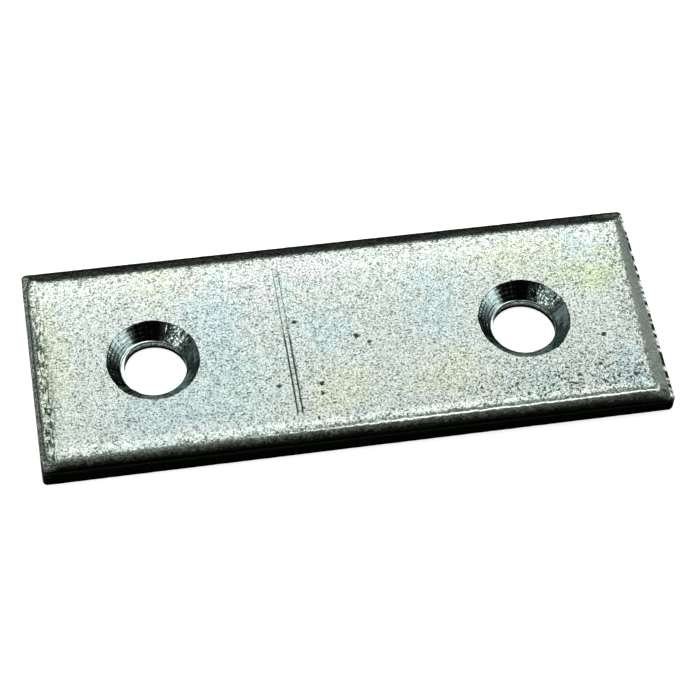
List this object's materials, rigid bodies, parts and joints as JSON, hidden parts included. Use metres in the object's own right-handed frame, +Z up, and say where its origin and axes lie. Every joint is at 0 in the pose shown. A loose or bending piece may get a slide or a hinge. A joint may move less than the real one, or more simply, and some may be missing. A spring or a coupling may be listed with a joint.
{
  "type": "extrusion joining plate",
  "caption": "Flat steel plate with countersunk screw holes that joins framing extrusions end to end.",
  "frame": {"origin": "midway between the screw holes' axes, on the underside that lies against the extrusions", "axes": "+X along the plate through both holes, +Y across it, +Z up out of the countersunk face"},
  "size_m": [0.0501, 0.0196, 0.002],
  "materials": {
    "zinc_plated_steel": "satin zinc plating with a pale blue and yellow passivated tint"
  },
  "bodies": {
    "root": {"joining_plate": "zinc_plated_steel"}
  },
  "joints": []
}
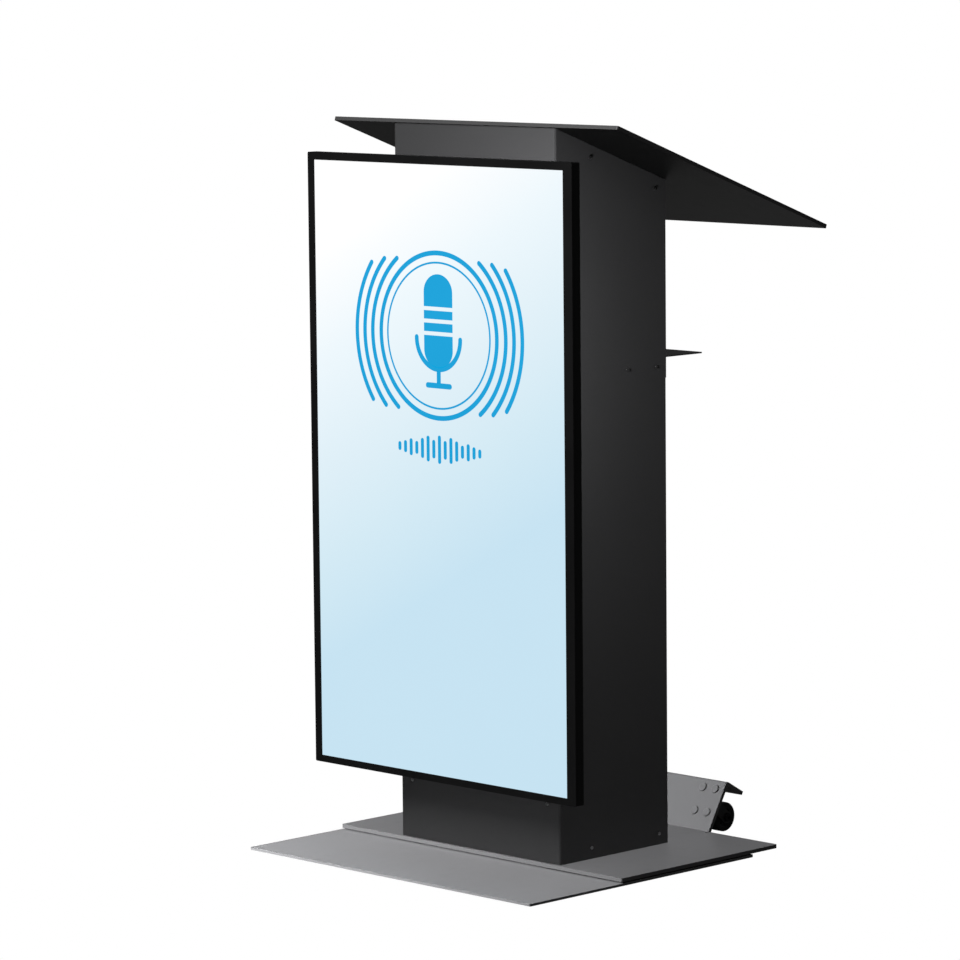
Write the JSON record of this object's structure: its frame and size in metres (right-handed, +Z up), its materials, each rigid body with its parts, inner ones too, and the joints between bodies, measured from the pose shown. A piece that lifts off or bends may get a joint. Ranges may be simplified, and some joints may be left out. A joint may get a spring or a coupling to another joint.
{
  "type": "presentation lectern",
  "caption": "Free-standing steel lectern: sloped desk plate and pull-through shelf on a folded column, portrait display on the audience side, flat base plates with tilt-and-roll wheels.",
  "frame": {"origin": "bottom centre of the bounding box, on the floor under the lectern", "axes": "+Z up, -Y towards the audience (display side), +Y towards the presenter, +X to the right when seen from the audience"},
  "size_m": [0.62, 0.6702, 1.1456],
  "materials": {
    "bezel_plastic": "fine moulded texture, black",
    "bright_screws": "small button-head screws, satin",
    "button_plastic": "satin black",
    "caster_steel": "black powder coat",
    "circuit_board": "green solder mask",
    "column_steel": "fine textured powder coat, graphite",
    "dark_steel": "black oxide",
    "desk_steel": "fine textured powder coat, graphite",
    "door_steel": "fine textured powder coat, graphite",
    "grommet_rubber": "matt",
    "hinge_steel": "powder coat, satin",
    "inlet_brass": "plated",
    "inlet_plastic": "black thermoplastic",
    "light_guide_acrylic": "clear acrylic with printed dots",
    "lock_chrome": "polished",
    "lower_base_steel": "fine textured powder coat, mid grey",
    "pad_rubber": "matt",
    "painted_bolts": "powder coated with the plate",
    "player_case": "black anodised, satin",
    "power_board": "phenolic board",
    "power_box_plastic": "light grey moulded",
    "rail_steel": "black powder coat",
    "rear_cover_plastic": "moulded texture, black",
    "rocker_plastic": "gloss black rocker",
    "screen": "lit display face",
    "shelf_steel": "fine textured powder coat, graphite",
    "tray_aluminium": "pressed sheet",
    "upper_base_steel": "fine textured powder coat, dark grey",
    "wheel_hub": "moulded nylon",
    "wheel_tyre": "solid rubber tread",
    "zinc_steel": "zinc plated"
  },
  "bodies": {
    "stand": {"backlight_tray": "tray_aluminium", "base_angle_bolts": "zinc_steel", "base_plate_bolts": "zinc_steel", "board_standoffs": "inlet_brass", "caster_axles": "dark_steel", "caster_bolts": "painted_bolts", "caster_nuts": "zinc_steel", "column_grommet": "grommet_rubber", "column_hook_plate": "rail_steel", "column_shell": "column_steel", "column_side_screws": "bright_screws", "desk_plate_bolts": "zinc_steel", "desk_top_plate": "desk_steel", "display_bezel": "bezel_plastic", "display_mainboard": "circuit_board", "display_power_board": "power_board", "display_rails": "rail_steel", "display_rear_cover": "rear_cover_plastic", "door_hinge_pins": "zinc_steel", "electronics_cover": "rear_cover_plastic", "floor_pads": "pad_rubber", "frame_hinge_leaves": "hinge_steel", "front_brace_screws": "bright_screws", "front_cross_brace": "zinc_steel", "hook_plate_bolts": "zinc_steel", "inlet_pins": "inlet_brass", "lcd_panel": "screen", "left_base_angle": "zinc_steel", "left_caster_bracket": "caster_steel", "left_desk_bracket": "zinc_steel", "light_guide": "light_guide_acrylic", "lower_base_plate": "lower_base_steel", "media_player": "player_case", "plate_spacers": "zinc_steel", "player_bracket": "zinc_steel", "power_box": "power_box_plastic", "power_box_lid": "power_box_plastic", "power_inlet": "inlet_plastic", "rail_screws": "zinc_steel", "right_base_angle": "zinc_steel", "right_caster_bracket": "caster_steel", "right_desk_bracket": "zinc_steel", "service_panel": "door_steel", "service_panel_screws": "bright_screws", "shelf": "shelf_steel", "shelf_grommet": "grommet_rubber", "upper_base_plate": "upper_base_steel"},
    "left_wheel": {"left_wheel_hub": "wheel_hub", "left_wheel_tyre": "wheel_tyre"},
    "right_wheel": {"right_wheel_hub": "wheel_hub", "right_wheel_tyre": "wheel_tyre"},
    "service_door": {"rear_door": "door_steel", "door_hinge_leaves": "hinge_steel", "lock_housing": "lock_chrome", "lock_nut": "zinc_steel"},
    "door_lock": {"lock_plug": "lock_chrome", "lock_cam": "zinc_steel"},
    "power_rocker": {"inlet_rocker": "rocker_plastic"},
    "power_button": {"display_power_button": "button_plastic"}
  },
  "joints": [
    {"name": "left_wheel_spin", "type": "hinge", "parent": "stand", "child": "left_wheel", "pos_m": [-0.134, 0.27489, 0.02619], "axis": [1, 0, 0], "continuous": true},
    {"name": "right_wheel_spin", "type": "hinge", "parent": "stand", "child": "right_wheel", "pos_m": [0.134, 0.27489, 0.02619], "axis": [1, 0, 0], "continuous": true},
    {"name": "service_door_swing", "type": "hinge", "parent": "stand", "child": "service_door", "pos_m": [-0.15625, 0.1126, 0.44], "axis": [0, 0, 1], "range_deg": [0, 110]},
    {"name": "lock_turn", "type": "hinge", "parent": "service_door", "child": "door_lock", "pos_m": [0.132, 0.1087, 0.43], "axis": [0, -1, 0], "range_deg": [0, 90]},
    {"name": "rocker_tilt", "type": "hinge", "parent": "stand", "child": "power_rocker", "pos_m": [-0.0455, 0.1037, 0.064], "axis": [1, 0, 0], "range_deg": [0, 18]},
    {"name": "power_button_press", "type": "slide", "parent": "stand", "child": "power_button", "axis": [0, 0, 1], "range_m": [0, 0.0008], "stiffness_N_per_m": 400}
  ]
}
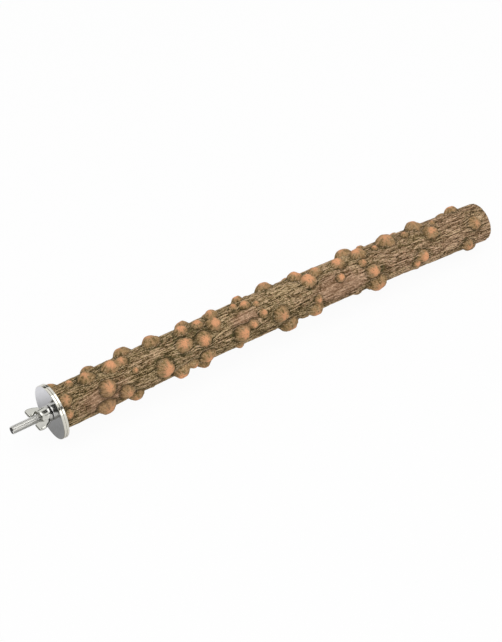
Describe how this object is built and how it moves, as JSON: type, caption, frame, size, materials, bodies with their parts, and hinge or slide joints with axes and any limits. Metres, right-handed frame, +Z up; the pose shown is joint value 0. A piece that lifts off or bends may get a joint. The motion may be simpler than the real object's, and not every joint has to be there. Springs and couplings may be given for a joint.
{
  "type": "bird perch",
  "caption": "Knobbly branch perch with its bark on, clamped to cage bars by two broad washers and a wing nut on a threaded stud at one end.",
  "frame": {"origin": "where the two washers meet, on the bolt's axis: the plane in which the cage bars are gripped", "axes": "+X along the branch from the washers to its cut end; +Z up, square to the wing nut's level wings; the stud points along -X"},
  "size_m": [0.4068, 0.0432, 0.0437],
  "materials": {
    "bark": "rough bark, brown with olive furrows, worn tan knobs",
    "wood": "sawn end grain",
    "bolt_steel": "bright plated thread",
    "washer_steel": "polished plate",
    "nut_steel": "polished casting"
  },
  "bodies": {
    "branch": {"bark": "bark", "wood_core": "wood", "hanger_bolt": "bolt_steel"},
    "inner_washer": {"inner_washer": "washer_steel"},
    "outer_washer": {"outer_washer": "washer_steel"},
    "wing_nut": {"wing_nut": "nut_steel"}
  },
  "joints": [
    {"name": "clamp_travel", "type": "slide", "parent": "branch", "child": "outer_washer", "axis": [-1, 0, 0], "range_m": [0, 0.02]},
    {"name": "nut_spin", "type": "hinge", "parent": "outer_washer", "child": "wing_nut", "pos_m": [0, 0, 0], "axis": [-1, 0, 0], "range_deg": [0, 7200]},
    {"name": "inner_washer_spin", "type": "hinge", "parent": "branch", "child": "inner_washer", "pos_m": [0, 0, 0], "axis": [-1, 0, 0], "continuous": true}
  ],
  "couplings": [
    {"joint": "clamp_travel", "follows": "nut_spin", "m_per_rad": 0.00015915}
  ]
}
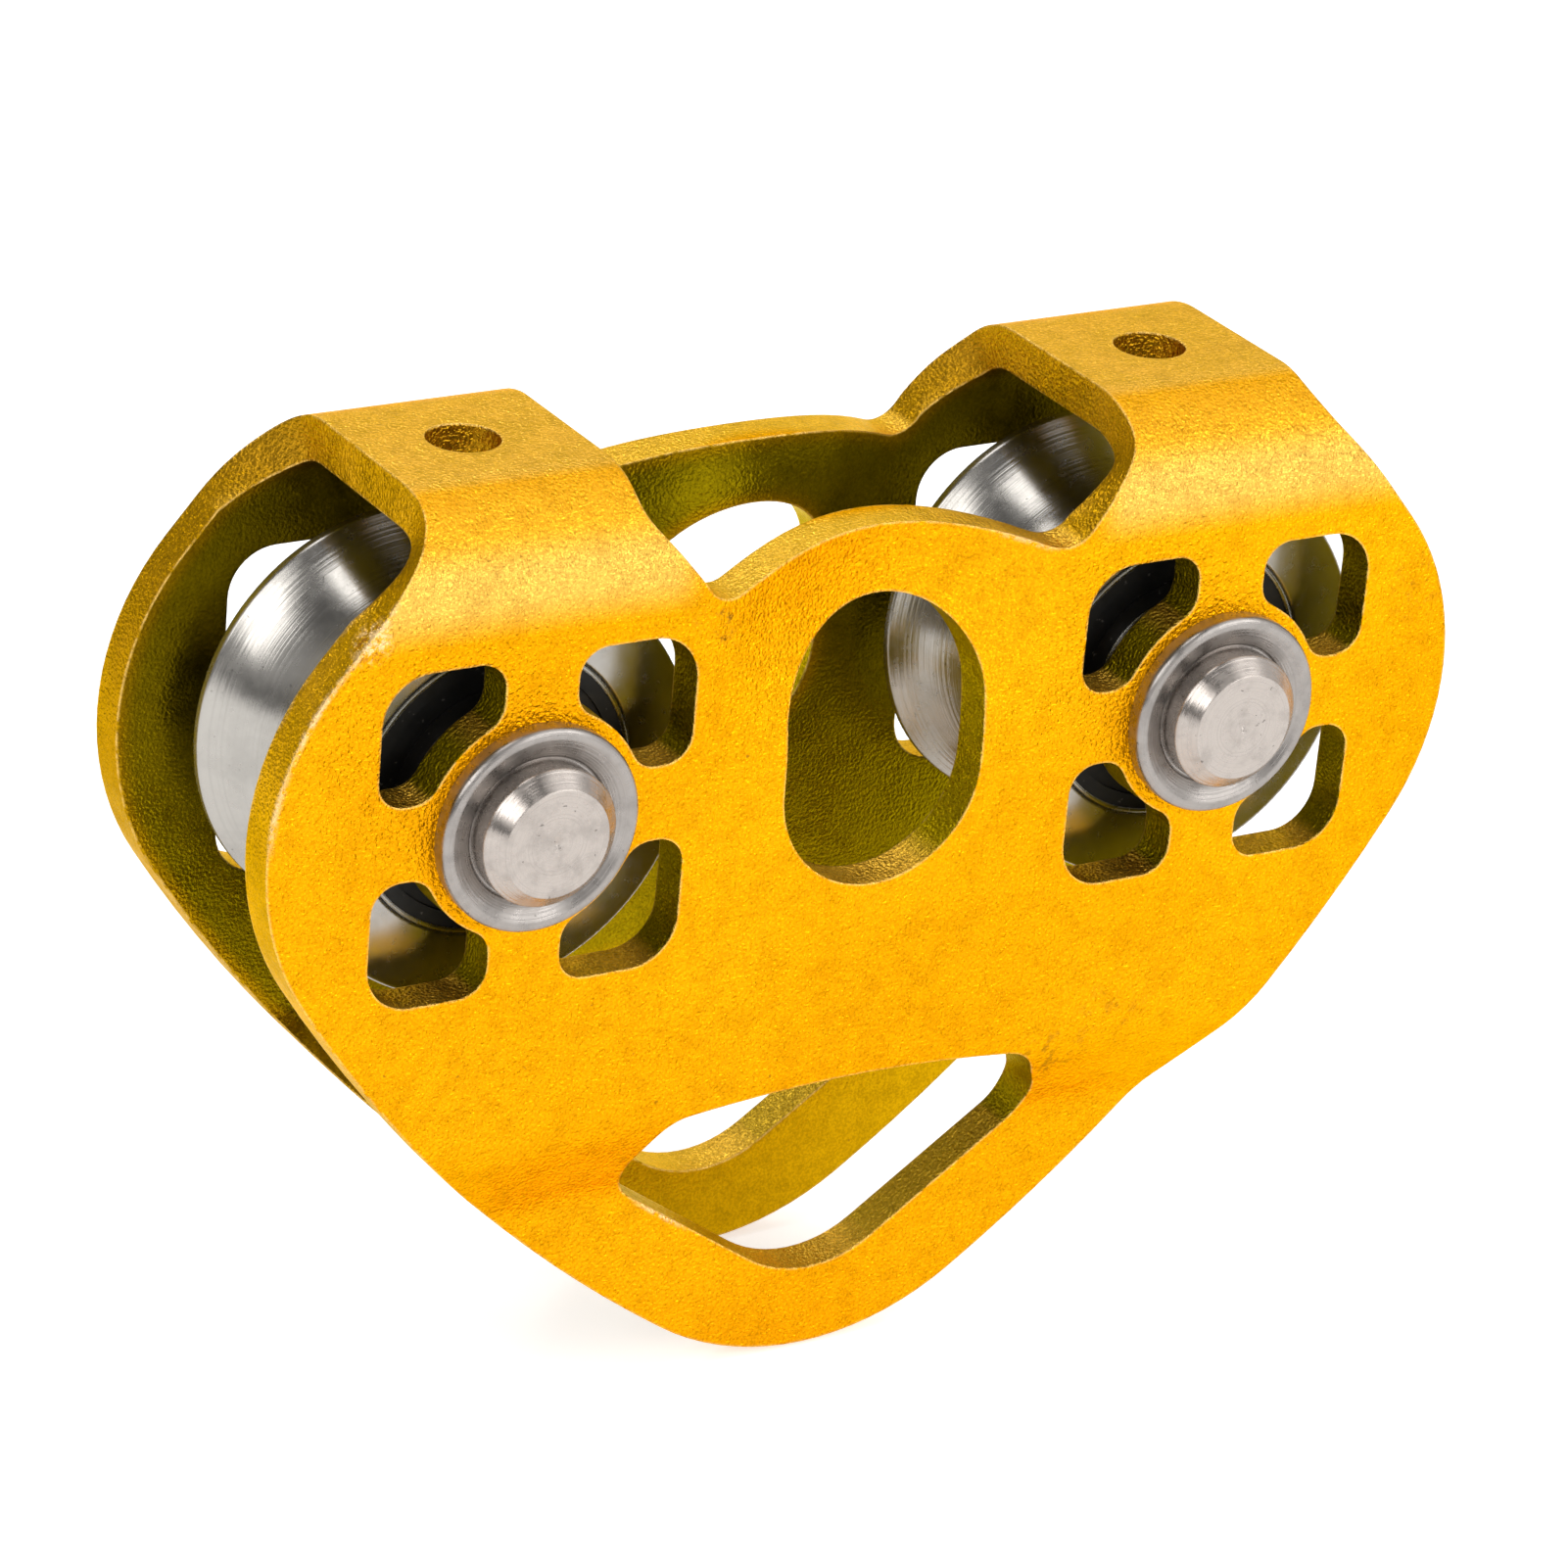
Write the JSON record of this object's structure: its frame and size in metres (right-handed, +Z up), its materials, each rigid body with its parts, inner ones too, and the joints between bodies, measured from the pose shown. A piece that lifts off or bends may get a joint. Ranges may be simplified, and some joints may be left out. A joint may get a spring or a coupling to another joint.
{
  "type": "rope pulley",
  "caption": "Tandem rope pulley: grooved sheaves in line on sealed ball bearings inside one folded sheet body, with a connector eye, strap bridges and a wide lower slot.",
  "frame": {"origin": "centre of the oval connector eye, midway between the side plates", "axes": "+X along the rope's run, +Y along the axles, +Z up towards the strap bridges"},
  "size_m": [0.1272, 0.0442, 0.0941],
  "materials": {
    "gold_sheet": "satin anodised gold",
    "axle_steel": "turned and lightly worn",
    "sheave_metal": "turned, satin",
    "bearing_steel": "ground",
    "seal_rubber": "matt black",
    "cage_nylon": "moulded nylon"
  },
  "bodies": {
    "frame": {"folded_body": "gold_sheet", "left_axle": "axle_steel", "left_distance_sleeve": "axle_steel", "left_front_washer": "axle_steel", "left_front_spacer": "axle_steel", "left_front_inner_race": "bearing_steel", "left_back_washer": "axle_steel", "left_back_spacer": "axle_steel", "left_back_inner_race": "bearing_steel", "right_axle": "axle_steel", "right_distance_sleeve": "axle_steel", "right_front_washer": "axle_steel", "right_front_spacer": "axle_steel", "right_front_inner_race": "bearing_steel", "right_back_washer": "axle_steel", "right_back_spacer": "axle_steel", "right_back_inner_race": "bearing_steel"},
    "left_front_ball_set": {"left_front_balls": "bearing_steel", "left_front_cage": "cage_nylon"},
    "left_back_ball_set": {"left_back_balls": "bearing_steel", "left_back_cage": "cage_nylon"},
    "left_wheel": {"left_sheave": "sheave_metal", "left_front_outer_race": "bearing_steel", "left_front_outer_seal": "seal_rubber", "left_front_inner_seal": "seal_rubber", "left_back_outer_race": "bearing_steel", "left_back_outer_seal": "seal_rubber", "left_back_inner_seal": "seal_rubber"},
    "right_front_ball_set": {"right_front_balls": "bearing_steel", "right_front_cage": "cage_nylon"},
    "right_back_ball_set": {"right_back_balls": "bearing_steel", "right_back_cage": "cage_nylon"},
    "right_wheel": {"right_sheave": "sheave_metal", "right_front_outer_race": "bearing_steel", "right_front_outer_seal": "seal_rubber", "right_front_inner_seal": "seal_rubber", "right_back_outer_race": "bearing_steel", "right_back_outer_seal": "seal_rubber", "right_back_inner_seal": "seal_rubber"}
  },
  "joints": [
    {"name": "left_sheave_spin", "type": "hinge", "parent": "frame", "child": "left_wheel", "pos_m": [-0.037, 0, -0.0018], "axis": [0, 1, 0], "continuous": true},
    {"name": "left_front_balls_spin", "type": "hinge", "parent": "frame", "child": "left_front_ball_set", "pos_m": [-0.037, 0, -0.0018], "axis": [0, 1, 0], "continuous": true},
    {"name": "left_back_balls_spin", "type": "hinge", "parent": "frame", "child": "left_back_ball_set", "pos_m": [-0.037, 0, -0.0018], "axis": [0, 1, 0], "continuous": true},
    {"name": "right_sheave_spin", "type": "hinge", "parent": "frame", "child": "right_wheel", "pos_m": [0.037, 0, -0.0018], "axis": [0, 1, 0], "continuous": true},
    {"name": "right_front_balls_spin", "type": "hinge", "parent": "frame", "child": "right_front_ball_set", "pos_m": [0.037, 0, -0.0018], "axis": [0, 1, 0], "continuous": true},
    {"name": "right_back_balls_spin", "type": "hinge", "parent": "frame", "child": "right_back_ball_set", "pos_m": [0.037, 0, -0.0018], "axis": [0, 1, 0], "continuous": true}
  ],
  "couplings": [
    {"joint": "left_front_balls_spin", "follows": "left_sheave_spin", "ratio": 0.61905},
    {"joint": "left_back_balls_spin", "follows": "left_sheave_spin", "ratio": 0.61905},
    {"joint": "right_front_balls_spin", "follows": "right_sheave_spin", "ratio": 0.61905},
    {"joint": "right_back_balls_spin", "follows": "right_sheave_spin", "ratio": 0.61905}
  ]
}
━━━━━━━━━━
Review the material and copy each line in which the word "handed" appears.

_EXERCISE OUTPUT_.
List this object's materials, rigid bodies, parts and joints as JSON, hidden parts included. Use metres in the object's own right-handed frame, +Z up, and say where its origin and axes lie. Every joint is at 0 in the pose shown. A loose or bending piece may get a slide or a hinge. A joint may move less than the real one, or more simply, and some may be missing. A spring or a coupling may be listed with a joint.
Write the JSON record of this object's structure: its frame and size in metres (right-handed, +Z up), its materials, each rigid body with its parts, inner ones too, and the joints between bodies, measured from the pose shown. A piece that lifts off or bends may get a joint. Ranges may be simplified, and some joints may be left out. A joint may get a spring or a coupling to another joint.
Describe how this object is built and how it moves, as JSON: type, caption, frame, size, materials, bodies with their parts, and hinge or slide joints with axes and any limits. Metres, right-handed frame, +Z up; the pose shown is joint value 0. A piece that lifts off or bends may get a joint. The motion may be simpler than the real object's, and not every joint has to be there. Springs and couplings may be given for a joint.
Write the JSON record of this object's structure: its frame and size in metres (right-handed, +Z up), its materials, each rigid body with its parts, inner ones too, and the joints between bodies, measured from the pose shown. A piece that lifts off or bends may get a joint. Ranges may be simplified, and some joints may be left out. A joint may get a spring or a coupling to another joint.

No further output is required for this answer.